Told from a variety of viewpoints and through flashbacks, this often grim novel of manners centers on one Julian English, the owner of a Cadillac dealership, and his fall from society’s good graces.  After drunkenly flinging a drink in the face of Harry Reilly at a party, Julian is rather unsettled to find that this act has deeper consequences than he realized.  Reilly is well-liked, free with his money, was once a suitor of Julian’s wife before she married him, and has lent Julian himself a large sum of money to keep the dealership afloat.  The Catholic community rallies around Harry, and Julian, always a hard drinker, turns to alcohol, which leads to another poor decision.  His tenuous marriage in serious trouble and more or less cut out from polite society, Julian considers fleeing or suicide.

This is an astonishing novel, with a large cast of fully-drawn characters from all walks of life, and complete with cutting commentary on the vapid lives of high society.  This is not a simplistic novel of the complacency of the wealthy and the valor of the working class, however.   Despite contrasting Julian’s rocky marriage and inner turmoil with his employees’ somewhat happier lives, and despite Julian’s arrogant loftiness, O’Hara makes the reader empathize with the poor sap, and as he waltzes us through Julian’s decline, we root for him, for one more chance, all the way down.  The coda, in which Life Goes On, and we see that Harry had put no importance to the thrown drink, makes Julian’s “appointment” with destiny all the more tragic.

four stars

Saturday, March 10, 2012

Thank You, Jeeves

by P.G. Wodehouse
1934

Jeeves reluctantly gives his notice because Bertie won’t stop playing the banjolele, even “within the narrow confines of a country cottage.”  But Jeeves is never far, for he goes into the service of Bertie’s friend Lord “Chuffy” Chufnell, owner of said cottage.  Of course, Jeeves paves the way for nuptials between Chuffy and his betrothed, repairs a cancelled real-estate transaction, and even gets Roderick Glossop out of a tight spot.  And that’s not even touching on the blackface Bertie finds himself in, two frightful children, and the homicidal dipsomaniac socialist butler Brinkley.

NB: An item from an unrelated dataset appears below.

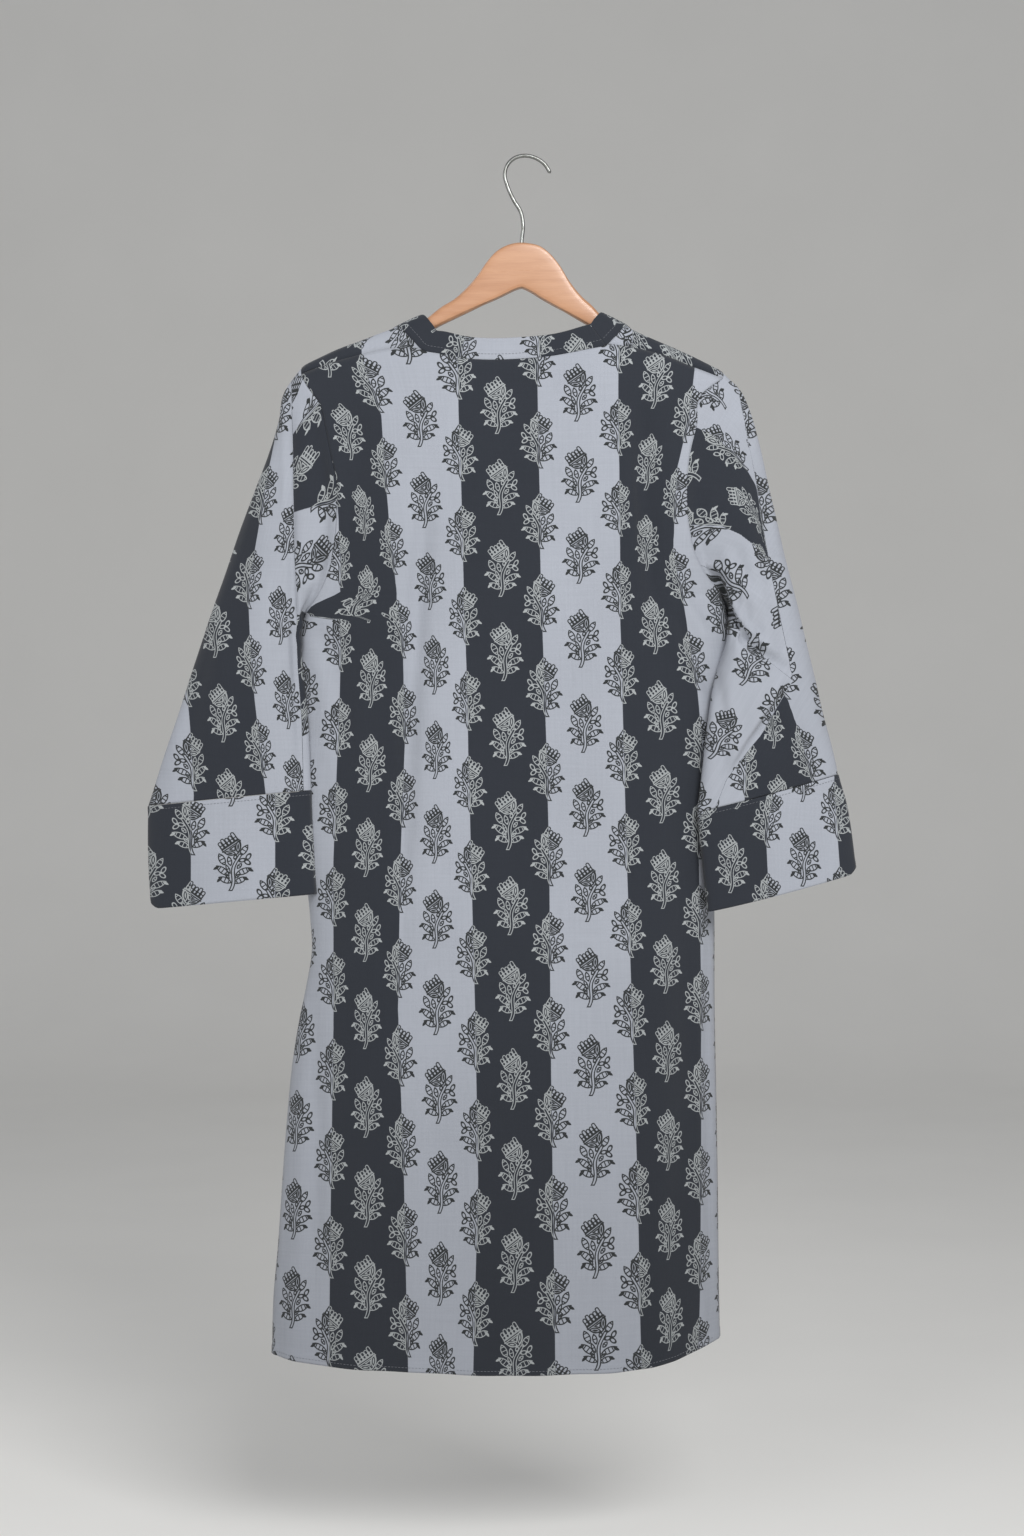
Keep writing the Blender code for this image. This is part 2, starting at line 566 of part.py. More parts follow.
def arm_stations(rows):
    """Sections of an arm that follows the ridge just under the cloth."""
    table = np.array(rows)
    steps = int(np.ptp(table[:, 0]) / ARM_STEP)
    inner = np.linspace(table[0, 0], table[-1, 0], steps)[1:-1]
    across = sorted(set(np.concatenate([table[:, 0], inner]).round(1)))
    across = [a for i, a in enumerate(across) if i == 0 or a - across[i - 1] > 1.2]
    stations = []
    for x in across:
        height = float(np.interp(x, table[:, 0], table[:, 1]))
        clear = float(np.interp(x, table[:, 0], table[:, 2]))
        top = float(curve(RIDGE, x)) - clear - 0.5 * max(0.0, 15.0 - height)
        stations.append((x, top, top - height))
    return stations


def make_hanger():
    stations = arm_stations(LEFT_ARM) + HUMP + arm_stations(RIGHT_ARM)
    name = "hanger_body"
    mesh = bpy.data.meshes.new(name)
    bm = bmesh.new()
    rings = []
    for x, top, low in stations:
        k = min(1.0, (top - low) / 15.0)
        w = ARM_HALF * (0.55 + 0.45 * k)
        shape = [
            (0.0, top), (0.42 * w, top - 0.5 * k), (0.77 * w, top - 2.2 * k), (w, top - 5.5 * k),
            (w, low + 3.5 * k), (0.77 * w, low + 1.2 * k), (0.42 * w, low),
        ]
        shape += [(-y, z) for y, z in shape[:0:-1]]
        rings.append([bm.verts.new((x * MM, y * MM, z * MM)) for y, z in shape])
    sides = len(rings[0])
    for a, b in zip(rings, rings[1:]):
        for j in range(sides):
            k = (j + 1) % sides
            bm.faces.new((a[j], a[k], b[k], b[j]))
    bm.faces.new(rings[0])
    bm.faces.new(rings[-1])
    hanger = finish(name, mesh, bm, WOOD)
    drill_mesh = bpy.data.meshes.new("stem_hole")
    drill_bm = bmesh.new()
    low = STEM_FOOT - 2 * GAP
    high = -70.0
    bmesh.ops.create_cone(
        drill_bm, cap_ends=True, segments=16, radius1=HOLE * MM, radius2=HOLE * MM,
        depth=(high - low) * MM,
    )
    bmesh.ops.translate(drill_bm, verts=drill_bm.verts, vec=(0.0001, 0, (high + low) / 2 * MM))
    drill_bm.to_mesh(drill_mesh)
    drill_bm.free()
    drill = bpy.data.objects.new("stem_hole", drill_mesh)
    bpy.context.collection.objects.link(drill)
    drill.hide_render = True
    drill.display_type = "WIRE"
    cut = hanger.modifiers.new("stem_hole", "BOOLEAN")
    cut.operation = "DIFFERENCE"
    cut.solver = "EXACT"
    cut.object = drill
    return hanger


def make_hook():
    rows = np.array(HOOK)
    reach = np.concatenate([[0], np.cumsum(np.hypot(*np.diff(rows, axis=0).T))])
    at = np.linspace(0, reach[-1], HOOK_STEPS)
    x = curve(np.stack([reach, rows[:, 0]], -1), at)
    z = curve(np.stack([reach, rows[:, 1]], -1), at)
    dx = np.gradient(x)
    dz = np.gradient(z)
    size = np.hypot(dx, dz)
    name = "hook"
    mesh = bpy.data.meshes.new(name)
    bm = bmesh.new()
    rings = []
    for i in range(HOOK_STEPS):
        ring = []
        for j in range(HOOK_SIDES):
            angle = 2 * pi * j / HOOK_SIDES
            side = WIRE * np.cos(angle)
            place = (
                x[i] + dz[i] / size[i] * side,
                WIRE * np.sin(angle),
                z[i] - dx[i] / size[i] * side,
            )
            ring.append(bm.verts.new([c * MM for c in place]))
        rings.append(ring)
    for a, b in zip(rings, rings[1:]):
        for j in range(HOOK_SIDES):
            k = (j + 1) % HOOK_SIDES
            bm.faces.new((a[j], a[k], b[k], b[j]))
    bm.faces.new(rings[0])
    bm.faces.new(rings[-1])
    return finish(name, mesh, bm, STEEL)


for old in list(bpy.data.objects):
    bpy.data.objects.remove(old, do_unlink=True)

back_points, back_inward = make_back()
front_points, front_inward = make_front()
band_points, band_inward = make_band(back_points)
left_hole, low = armhole_ring(back_points, front_points, 0)
right_hole, low = armhole_ring(back_points, front_points, -1)
left_rings, left_inward = make_sleeve(left_hole, low, LEFT_SLEEVE, LEFT_SLEEVE_FOLDS, -1)
right_rings, right_inward = make_sleeve(right_hole, low, RIGHT_SLEEVE, RIGHT_SLEEVE_FOLDS, 1)
left_cuff, left_cuff_inward = make_cuff(
    LEFT_CUFF, *ring_shares(left_hole, low), left_rings, left_inward
)
right_cuff, right_cuff_inward = make_cuff(
    RIGHT_CUFF, *ring_shares(right_hole, low), right_rings, right_inward
)

shell("back_panel", back_points, back_inward, False, CLOTH)
shell("front_panel", front_points, front_inward, False, CLOTH)
shell("neck_band", band_points, band_inward, True, CLOTH)
shell("sleeve_left", left_rings, left_inward, True, CLOTH)
shell("sleeve_right", right_rings, right_inward, True, CLOTH)
shell("cuff_left", left_cuff, left_cuff_inward, True, CLOTH)
shell("cuff_right", right_cuff, right_cuff_inward, True, CLOTH)
make_hanger()
make_hook()
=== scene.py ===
import bpy
import bmesh
import numpy as np
from math import cos, pi, radians, sin
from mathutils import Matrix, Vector


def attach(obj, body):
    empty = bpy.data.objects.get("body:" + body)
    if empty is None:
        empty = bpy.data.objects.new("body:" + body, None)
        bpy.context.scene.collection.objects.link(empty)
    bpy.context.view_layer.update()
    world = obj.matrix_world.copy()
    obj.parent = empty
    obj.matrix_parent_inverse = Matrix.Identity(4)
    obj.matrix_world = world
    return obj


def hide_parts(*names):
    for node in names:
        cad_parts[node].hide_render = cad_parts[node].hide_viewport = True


# Kurta tunic hung on a wooden hanger, seen from its back.
# Lengths are in millimetres in this script and become metres when a mesh is made.
# +Z is up, the back of the tunic faces -Y, and the origin is the top inside the hook.

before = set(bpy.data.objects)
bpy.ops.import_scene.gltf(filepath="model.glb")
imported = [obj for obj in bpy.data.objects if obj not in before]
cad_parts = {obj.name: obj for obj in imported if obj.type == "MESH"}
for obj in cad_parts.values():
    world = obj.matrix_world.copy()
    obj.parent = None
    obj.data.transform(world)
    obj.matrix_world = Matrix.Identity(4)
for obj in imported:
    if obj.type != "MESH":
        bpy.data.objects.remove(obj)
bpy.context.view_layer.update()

MM = 0.001
CLOTH = 0.7            # thickness of the cloth that shows
ROLL = 8.2             # radius of the cloth where it turns over the arms of the hanger
FILL = 90.0            # length over which the body fills out below the shoulders
BAND_WIDTH = 20.0
HEM_Z = -1168.0
FRONT_NECK_Z = -305.0
GRID = 3.4             # spacing of the points on the cloth

# Camera: level, looking along +Y
CAMERA = (-9.2, -2500.0, -592.0)
FRAME_HEIGHT = 1489.9  # what the picture's height covers in the plane of the hook
SENSOR = 36.0

# Sizes shared with the solids
SIDE_ROWS = 14         # rows from underarm to hem
EVEN_TOP = -330.0      # below this height the columns spread out evenly
EVEN_RUN = 420.0
SHOULDER_COLUMNS = 7
BACK_NECK_COLUMNS = 12
ARM_HALF = 6.0         # half the thickness of the wood
WIRE = 1.9             # radius of the hook's wire

# Rows from ridge to underarm, as degrees round half a circle
ARMHOLE_ANGLES = [0, 8, 15, 22, 30, 45, 60, 75, 90, 105, 120, 135, 150, 165, 180]
SEAM_ROW = 2          # the row of that list where the shoulder seam lies
# Rows from the shoulder seam over to the ridge, as shares of the way
TURN_ROWS = [0.0, 0.3, 0.55, 0.75, 0.88]
# Columns on the neck edge from the shoulder seam to the ridge, as shares of the way
TURN_COLUMNS = [0.0, 0.3, 0.5, 0.65, 0.78, 0.9, 1.0]
# Columns down each half of the front neckline, as angles in radians
NECK_ANGLES = [0.005, 0.03, 0.11, 0.26, 0.52, 0.85, 1.2]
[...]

This is easily one of Wodehouse’s best Jeeves books.  The lengthy scene in which Bertram keeps getting mistaken for a burglar as he finds different places outside to sleep had me laughing to tears.  And delicious lines like “We looked at each other with a wild surmise, silent upon a first floor back in Chuffnell Regis” show that the literate Wodehouse wit is at its acme.  A masterpiece, flawed only in the unfortunate use of the dated and offensive term for blacks and a plot point requiring blackface, which is not perhaps quite the keen drollery it may have been in the thirties.  

five stars

[Read three times: 5/1/94, 5/20/08, 3/10/12]

Monday, March 5, 2012

I Live in the Future & Here's How It Works: Why Your World, Work, and Brain Are Being Creatively Disrupted

by Nick Bilton

The author, a technology reporter for the New York Times, shows the ways in which media have changed due to technology and how in turn this change shapes consumers’ expectations of how media are consumed. He argues against the Luddite claims that short-form, rapid-fire media “bytes” are destroying our brains (though he allows that our brains are changing due to how we use technology). He also argues that despite the radical nature of recent change, and the ability to acquire vast amounts of specialized and personalized information free, consumers still value the same things they always have – quality and a good experience – and are willing to pay for them.

The book is hardly awe-inspiring prescience, just a solid grounding in the tech world and an eagerness to accept innovation. In fact, Bilton’s a bit of a naïve Polyanna on some issues, saying for example that “Facebook was trying to create a better experience for its users” in sharing users’ information (not, you know, trying to generate revenue?); or in defending video games, saying that consumers “will most likely play games as much as they read” – uh, no, certainly not. In fact, the very real issue is not that video games are somehow warping our brains by their very existence, but that they replace more in-depth and active mental stimulation such as reading and debating. Bilton makes good points about the editor’s job being the same whether it’s curating a broadsheet, a newspaper, or a blog, and the emerging role of the consumer as co-creator of the media, who values a specialized experience more than plain content. This information is useful and provides clues as to how the next generation of media might be used. But throughout the book, Bilton sidesteps his ideological opponents’ actual claims, by dismissing studies of violence and video games as “preconceived notions,” and more or less ignoring the speed, ubiquity and depth of change in consumers’ attention spans, which are the real points of concern. In short, yes, Bilton’s world, in which everyone games, tweets, blogs, chats, and reads weighty tomes with equal abandon, is a tech utopia – but it’s not the real world.